Quote precisely the run of lines opening with the line containing "outer_race();" and closing with the line containing "imported = [obj", and nothing else.

• [Provided material]
— start —
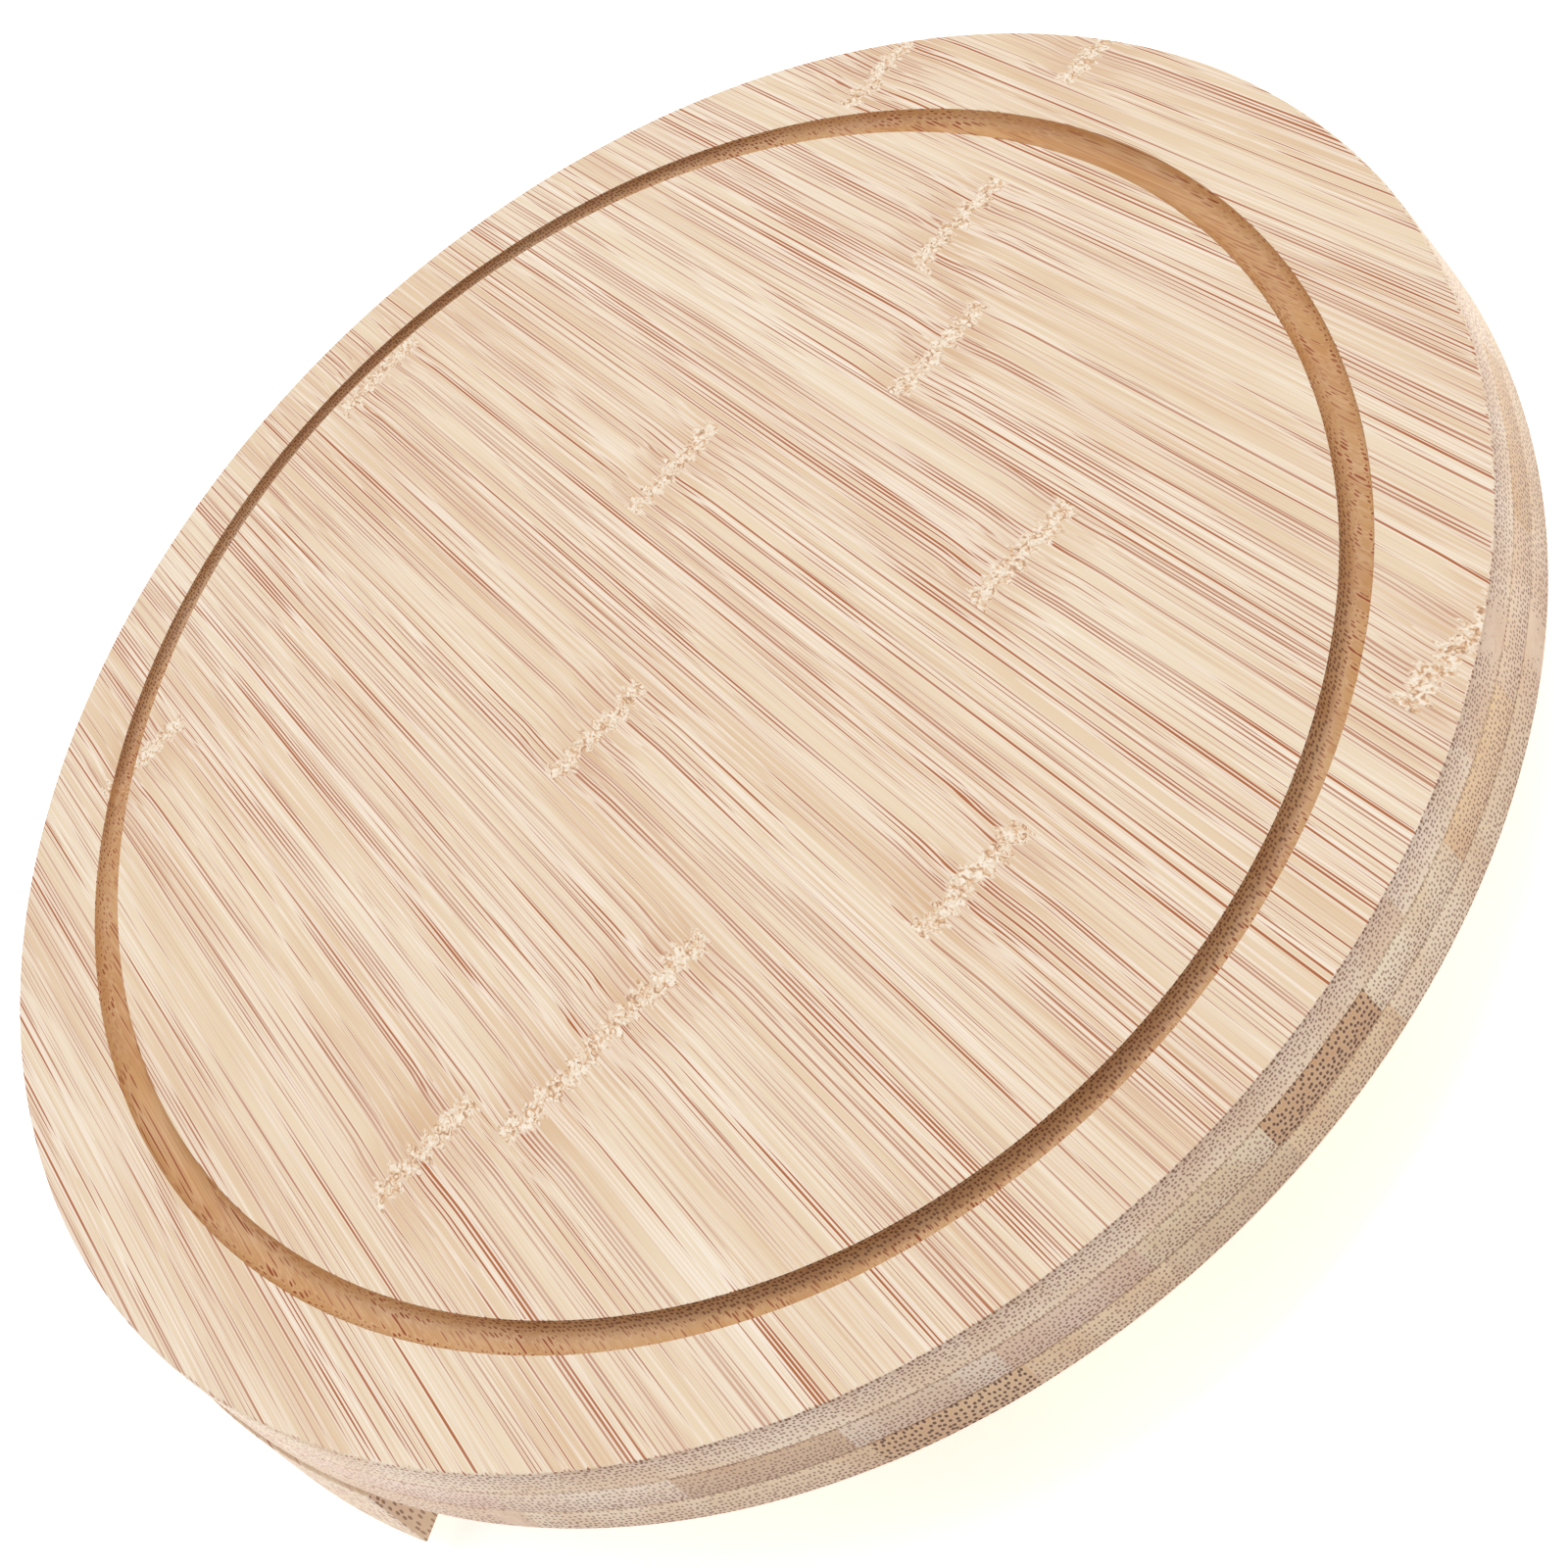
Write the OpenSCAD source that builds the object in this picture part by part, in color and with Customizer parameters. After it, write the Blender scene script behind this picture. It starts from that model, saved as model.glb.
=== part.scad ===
// Lazy susan: an oval bamboo board with a crumb groove that turns on a ball
// bearing ring over a small round base. Millimetres, +Z up, origin on the table
// under the bearing's centre, +X along the board.

/* [Board] */
// Length of the oval board
board_length = 400; // [340:1:480]
// Width of the oval board
board_width = 281; // [234:1:338]
// Thickness of each of the board's three plies
board_ply = 5; // [4:0.5:8]
// Step that eases the board's lower edge
edge_round = 0.6; // [0.3:0.1:1.5]

/* [Crumb groove] */
// Flat rim left between the board's edge and the groove
groove_land = 19.8; // [14:0.1:30]
// Width of the groove at the board's top face
groove_width = 5.8; // [4:0.1:8]
// Depth of the groove
groove_depth = 2.7; // [1.5:0.1:3.5]

/* [Grip rails] */
// Height of the curved rails glued under the rim
rail_height = 13.5; // [8:0.1:16.2]
// Width of a rail, measured in from the rim
rail_width = 20; // [12:0.5:22]
// How far a rail stands out past the rim
rail_proud = 0.6; // [0:0.1:1.5]
// Angle about the centre at which the front rail starts
rail_start = -112; // [-130:1:-105]
// Angle about the centre at which the front rail ends
rail_end = -51; // [-75:1:-45]
// Number of dowels in each rail
rail_dowels = 3; // [2:1:4]
// Diameter of a rail dowel
dowel_d = 6; // [4:0.5:8]
// Length of a rail dowel
dowel_length = 15; // [10:1:18]

/* [Bearing ring] */
// Diameter of the circle that the balls run on
ball_circle_d = 112; // [95:1:135]
// Diameter of a ball
ball_d = 4; // [3:0.1:5]
// Number of balls
ball_count = 24; // [12:1:30]
// Height of each race
race_height = 7.4; // [6.5:0.1:9]
// Width of each race
race_width = 12; // [11:0.5:14]
// Gap between the two races
race_gap = 2.4; // [2:0.1:2.6]
// Gap under the turning race, and over the fixed one
race_lift = 0.6; // [0.4:0.1:1]
// Clearance between a ball and its tracks
ball_clearance = 0.1; // [0.05:0.01:0.1]
// Thickness of the ball cage
cage_wall = 1.4; // [1.2:0.1:1.5]
// Height of the ball cage
cage_height = 5.6; // [5.4:0.1:6.2]

/* [Base] */
// Diameter of the round base
base_d = 200; // [165:1:224]
// Thickness of each of the base's two plies
base_ply = 3; // [2.5:0.5:5]
// Gap kept between the base's edge and the rails that turn round it
turning_gap = 3; // [1:0.5:6]
// Diameter of the hole that the upper screws are reached through
access_d = 12; // [9:0.5:14]
// Diameter of a rubber foot
foot_d = 18; // [14:1:24]
// Height of a rubber foot
foot_height = 3; // [2.5:0.5:6]
// Distance of the feet from the base's edge
foot_inset = 15; // [13:1:20]

/* [Screws] */
// Shank diameter of every screw
screw_d = 3.5; // [3:0.5:4]
// Head diameter of every screw
head_d = 6.6; // [6:0.1:7]
// Head height of the race screws
head_h = 2.2; // [1.8:0.1:2.4]
// Head height of the foot screws
foot_head_h = 1.3; // [1:0.1:1.5]
// Length of the screws that hold the turning race
top_screw_length = 11; // [9:0.5:13]
// Length of the screws that hold the fixed race
base_screw_length = 9; // [7:0.5:9.5]
// Length of the screws that hold the feet
foot_screw_length = 6; // [5:0.5:6.5]
// Clearance round a shank, a head or a dowel
slip = 0.1; // [0.05:0.05:0.2]

/* [Hidden] */
$fn = 96;
groove_steps = 4;
SCREWS = 4;
DOWELS = 2 * rail_dowels;
function numbered(name, count) = [for (i = [1:count]) str(name, "_", i)];

// Heights
base_z = foot_height;
race_z = base_z + 2 * base_ply;
board_z = race_z + race_height + race_lift;
board_top = board_z + 3 * board_ply;
ball_z = (race_z + board_z) / 2;

// Radii
ball_r = ball_circle_d / 2;
inner_face = ball_r - race_gap / 2;
outer_face = ball_r + race_gap / 2;
inner_screw_r = inner_face - race_width / 2;
outer_screw_r = outer_face + race_width / 2;
foot_r = base_d / 2 - foot_inset;

half_l = board_length / 2;
half_w = board_width / 2;

// An upright oval solid whose side lies this far in from the board's edge. The
// slab gives it flat ends, and the stretched cylinder only its side.
module oval(inset, height) {
    slab = 2 * board_length;
    intersection() {
        translate([-slab / 2, -slab / 2, 0]) cube([slab, slab, height]);
        translate([0, 0, -1]) scale([half_l - inset, half_w - inset, 1])
            cylinder(r = 1, h = height + 2, $fn = 240);
    }
}

// The band of the oval that lies between two distances from the board's edge
module oval_band(outer, inner, height) {
    difference() {
        oval(outer, height);
        translate([0, 0, -1]) oval(inner, height + 2);
    }
}

// Places children on a circle, at one of the even steps that the screws stand at
module ring_of(radius, first, index) {
    rotate([0, 0, first + index * 360 / SCREWS]) translate([radius, 0, 0]) children();
}

module inner_screw_place(i) { ring_of(inner_screw_r, 0, i) children(); }
module outer_screw_place(i) { ring_of(outer_screw_r, 45, i) children(); }
module foot_place(i) { ring_of(foot_r, 45, i) children(); }

// Screw heads rest on these levels, each a little below the face round it
head_sunk = 0.2;
foot_head_sunk = 0.5;
head_seat = head_h + race_lift / 2 + head_sunk;
top_seat_z = race_z + race_lift + head_seat;
base_seat_z = race_z + race_height - head_seat;
foot_seat_z = foot_head_h + foot_head_sunk;

module top_screw_holes() {
    for (i = [0:SCREWS - 1]) inner_screw_place(i)
        translate([0, 0, top_seat_z]) cylinder(d = screw_d + slip, h = top_screw_length + slip);
}

module base_screw_holes() {
    for (i = [0:SCREWS - 1]) {
        outer_screw_place(i) translate([0, 0, base_seat_z - base_screw_length - slip])
            cylinder(d = screw_d + slip, h = base_screw_length + slip);
        foot_place(i) translate([0, 0, foot_seat_z])
            cylinder(d = screw_d + slip, h = foot_screw_length + slip);
    }
}

// Rails: the first lies at the front, the second is the same turned half round
rail_z = board_z - rail_height;
rail_span = rail_end - rail_start;
dowel_z = board_z - dowel_length / 2;
// Share of a rail's span that lies beyond its end dowels
dowel_margin = 0.14;
// The polar radius of an ellipse with the board's own axes
function rim_at(angle) = half_l * half_w
    / sqrt(pow(half_w * cos(angle), 2) + pow(half_l * sin(angle), 2));

module dowel_place(i) {
    on_rail = i % rail_dowels;
    half_turn = i < rail_dowels ? 0 : 180;
    angle = rail_start
        + rail_span * (dowel_margin + (1 - 2 * dowel_margin) * on_rail / (rail_dowels - 1));
    rotate([0, 0, half_turn + angle])
        translate([rim_at(angle) - rail_width / 2, 0, dowel_z]) children();
}

module dowel_holes() {
    for (i = [0:DOWELS - 1]) dowel_place(i)
        translate([0, 0, -slip]) cylinder(d = dowel_d + slip, h = dowel_length + 2 * slip);
}

module top_ply() {
    color("burlywood") difference() {
        translate([0, 0, board_z + 2 * board_ply]) oval(0, board_ply);
        // The cutter's round nose, in level cuts that narrow towards the bottom
        for (step = [0:groove_steps - 1]) {
            depth = groove_depth * (step + 1) / groove_steps;
            narrowed = groove_width / 2 * (1 - sqrt(1 - pow(step / groove_steps, 2)));
            translate([0, 0, board_top - depth])
                oval_band(groove_land + narrowed, groove_land + groove_width - narrowed, depth + 1);
        }
    }
}

module middle_ply() {
    color("tan") difference() {
        translate([0, 0, board_z + board_ply]) oval(0, board_ply);
        top_screw_holes();
        dowel_holes();
    }
}

module bottom_ply() {
    color("burlywood") difference() {
        union() {
            translate([0, 0, board_z]) oval(edge_round, board_ply);
            translate([0, 0, board_z + edge_round]) oval(0, board_ply - edge_round);
        }
        top_screw_holes();
        dowel_holes();
    }
}

module grip_rail(turn) {
    reach = board_length;
    middle = (rail_start + rail_end) / 2;
    color("burlywood") difference() {
        intersection() {
            translate([0, 0, rail_z]) oval_band(-rail_proud, rail_width, rail_height);
            rotate([0, 0, turn]) linear_extrude(height = board_z) polygon([
                [0, 0],
                reach * [cos(rail_start), sin(rail_start)],
                2 * reach * [cos(middle), sin(middle)],
                reach * [cos(rail_end), sin(rail_end)]
            ]);
        }
        // On a narrow board the rail's inner face is relieved, so that it clears the base
        translate([0, 0, rail_z - 1])
            cylinder(d = base_d + 2 * turning_gap, h = rail_height + 2, $fn = 180);
        dowel_holes();
    }
}

module rail_dowel(i) {
    color("wheat") dowel_place(i) cylinder(d = dowel_d, h = dowel_length);
}

// One race: a ring with a round ball track cut into the face that the balls meet
module race(inner_r, z) {
    difference() {
        translate([0, 0, z]) rotate_extrude($fn = 180)
            translate([inner_r, 0]) square([race_width, race_height]);
        translate([0, 0, ball_z]) rotate_extrude($fn = 180)
            translate([ball_r, 0]) circle(ball_d / 2 + ball_clearance, $fn = 48);
    }
}

module inner_race() {
    color("silver") difference() {
        race(inner_face - race_width, race_z + race_lift);
        top_screw_holes();
        for (i = [0:SCREWS - 1]) inner_screw_place(i)
            cylinder(d = head_d + 4 * slip, h = top_seat_z);
    }
}

module outer_race() {
    color("silver") difference() {
        race(outer_face, race_z);
        base_screw_holes();
        for (i = [0:SCREWS - 1]) outer_screw_place(i)
            translate([0, 0, base_seat_z]) cylinder(d = head_d + 4 * slip, h = race_height);
    }
}

module ball_place(i) { rotate([0, 0, i * 360 / ball_count]) translate([ball_r, 0, ball_z]) children(); }

module ball_cage() {
    color("white") difference() {
        translate([0, 0, ball_z - cage_height / 2]) rotate_extrude($fn = 180)
            translate([ball_r - cage_wall / 2, 0]) square([cage_wall, cage_height]);
        for (i = [0:ball_count - 1]) ball_place(i) rotate([0, 90, 0])
            cylinder(d = ball_d + 2 * ball_clearance, h = 2 * cage_wall, center = true, $fn = 32);
    }
}

module bearing_balls() {
    color("gainsboro") for (i = [0:ball_count - 1]) ball_place(i) sphere(d = ball_d, $fn = 32);
}

// A round-headed wood screw pointing up from its seat, with a cross recess
module screw(length, head) {
    recess = head * 0.6;
    difference() {
        union() {
            cylinder(d = screw_d, h = length - screw_d / 2);
            translate([0, 0, length - screw_d / 2])
                cylinder(d1 = screw_d, d2 = screw_d / 3, h = screw_d / 2);
            translate([0, 0, -head]) cylinder(d = head_d, h = head);
        }
        for (turn = [0, 90]) translate([0, 0, recess / 2 - head]) rotate([0, 0, turn])
            cube([head_d * 0.55, head_d * 0.14, recess + 0.01], center = true);
    }
}

module inner_race_screw(i) {
    color("lightgray") inner_screw_place(i) translate([0, 0, top_seat_z])
        screw(top_screw_length, head_h);
}

module outer_race_screw(i) {
    color("lightgray") outer_screw_place(i) translate([0, 0, base_seat_z]) rotate([180, 0, 0])
        screw(base_screw_length, head_h);
}

module foot_screw(i) {
    color("lightgray") foot_place(i) translate([0, 0, foot_seat_z])
        screw(foot_screw_length, foot_head_h);
}

module base_upper_ply() {
    color("burlywood") base_disc(base_z + base_ply);
}

module base_lower_ply() {
    color("burlywood") base_disc(base_z);
}

module base_disc(z) {
    difference() {
        translate([0, 0, z]) cylinder(d = base_d, h = base_ply, $fn = 180);
        base_screw_holes();
        rotate([0, 0, 45]) translate([inner_screw_r, 0, 0]) cylinder(d = access_d, h = race_z + 1);
    }
}

module foot(i) {
    color("dimgray") foot_place(i) difference() {
        cylinder(d = foot_d, h = foot_height);
        translate([0, 0, -1]) cylinder(d = screw_d + 2 * slip, h = foot_height + 2);
        translate([0, 0, -1]) cylinder(d = head_d + 4 * slip, h = foot_seat_z + 1);
    }
}

top_ply();
middle_ply();
bottom_ply();
grip_rail(0);  // grip_rail_1
grip_rail(180);  // grip_rail_2
inner_race();
ball_cage();
bearing_balls();
outer_race();
base_upper_ply();
base_lower_ply();
for (i = [0:DOWELS - 1])
    rail_dowel(i);
for (i = [0:SCREWS - 1]) {
    inner_race_screw(i);
    outer_race_screw(i);
    foot(i);
    foot_screw(i);
}
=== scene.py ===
import math

import bmesh
import bpy
from mathutils import Matrix, Vector


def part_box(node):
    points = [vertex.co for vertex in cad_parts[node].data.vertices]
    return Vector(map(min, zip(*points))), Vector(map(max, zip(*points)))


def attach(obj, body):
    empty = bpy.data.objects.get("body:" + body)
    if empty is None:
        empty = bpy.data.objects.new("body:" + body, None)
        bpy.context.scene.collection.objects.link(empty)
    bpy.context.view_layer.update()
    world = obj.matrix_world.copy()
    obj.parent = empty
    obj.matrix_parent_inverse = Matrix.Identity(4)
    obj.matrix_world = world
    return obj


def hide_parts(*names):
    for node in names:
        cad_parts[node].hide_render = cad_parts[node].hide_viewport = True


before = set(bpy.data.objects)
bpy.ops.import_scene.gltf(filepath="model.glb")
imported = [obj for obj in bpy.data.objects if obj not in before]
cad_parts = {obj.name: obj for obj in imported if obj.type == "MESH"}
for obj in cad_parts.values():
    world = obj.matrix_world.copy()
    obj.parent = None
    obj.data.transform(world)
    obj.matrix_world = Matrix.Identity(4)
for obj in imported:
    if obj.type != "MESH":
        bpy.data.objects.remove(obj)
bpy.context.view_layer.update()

MM = 0.001


# Studio: the board lies on a white table in a broad, soft light. The camera stands
# past one end of the board, looks down along it, and is turned an eighth of a turn.
top_low, top_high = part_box("top_ply")
half_length = top_high.x
half_width = top_high.y
board_top = top_high.z

camera_data = bpy.data.cameras.new("camera")
camera_data.sensor_width = 36
camera_data.lens = 85.4
camera_data.clip_end = 20
camera = bpy.data.objects.new("camera", camera_data)
bpy.context.scene.collection.objects.link(camera)
camera_place = Vector((565.2 * MM, -17.6 * MM, board_top + 300.5 * MM))
camera_aim = Vector((66.1 * MM, -1.6 * MM, board_top))
level = (camera_aim - camera_place).to_track_quat("-Z", "Y").to_matrix().to_4x4()
camera.matrix_world = Matrix.Translation(camera_place) @ level @ Matrix.Rotation(math.radians(-44.9), 4, "Z")
bpy.context.scene.camera = camera
bpy.context.scene.view_settings.view_transform = "Standard"

world = bpy.data.worlds.new("white_room")
world.use_nodes = True
world.node_tree.nodes["Background"].inputs["Color"].default_value = (1, 1, 1, 1)
world.node_tree.nodes["Background"].inputs["Strength"].default_value = 0.58
bpy.context.scene.world = world

# Each lamp's name, place in metres, power in watts and width in metres
for name, place, watts, width in (("key", (-0.3, 1.6, 2.8), 46, 1.8), ("fill", (-1.2, -1.4, 2.2), 20, 2.0)):
    lamp_data = bpy.data.lights.new(name, "AREA")
    lamp_data.energy = watts
    lamp_data.size = width
    lamp = bpy.data.objects.new(name, lamp_data)
    lamp.location = place
    lamp.rotation_euler = (-Vector(place)).to_track_quat("-Z", "Y").to_euler()
    bpy.context.scene.collection.objects.link(lamp)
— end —
• [Completed exercise]
outer_race();
base_upper_ply();
base_lower_ply();
for (i = [0:DOWELS - 1])
    rail_dowel(i);
for (i = [0:SCREWS - 1]) {
    inner_race_screw(i);
    outer_race_screw(i);
    foot(i);
    foot_screw(i);
}
=== scene.py ===
import math

import bmesh
import bpy
from mathutils import Matrix, Vector


def part_box(node):
    points = [vertex.co for vertex in cad_parts[node].data.vertices]
    return Vector(map(min, zip(*points))), Vector(map(max, zip(*points)))


def attach(obj, body):
    empty = bpy.data.objects.get("body:" + body)
    if empty is None:
        empty = bpy.data.objects.new("body:" + body, None)
        bpy.context.scene.collection.objects.link(empty)
    bpy.context.view_layer.update()
    world = obj.matrix_world.copy()
    obj.parent = empty
    obj.matrix_parent_inverse = Matrix.Identity(4)
    obj.matrix_world = world
    return obj


def hide_parts(*names):
    for node in names:
        cad_parts[node].hide_render = cad_parts[node].hide_viewport = True


before = set(bpy.data.objects)
bpy.ops.import_scene.gltf(filepath="model.glb")
imported = [obj for obj in bpy.data.objects if obj not in before]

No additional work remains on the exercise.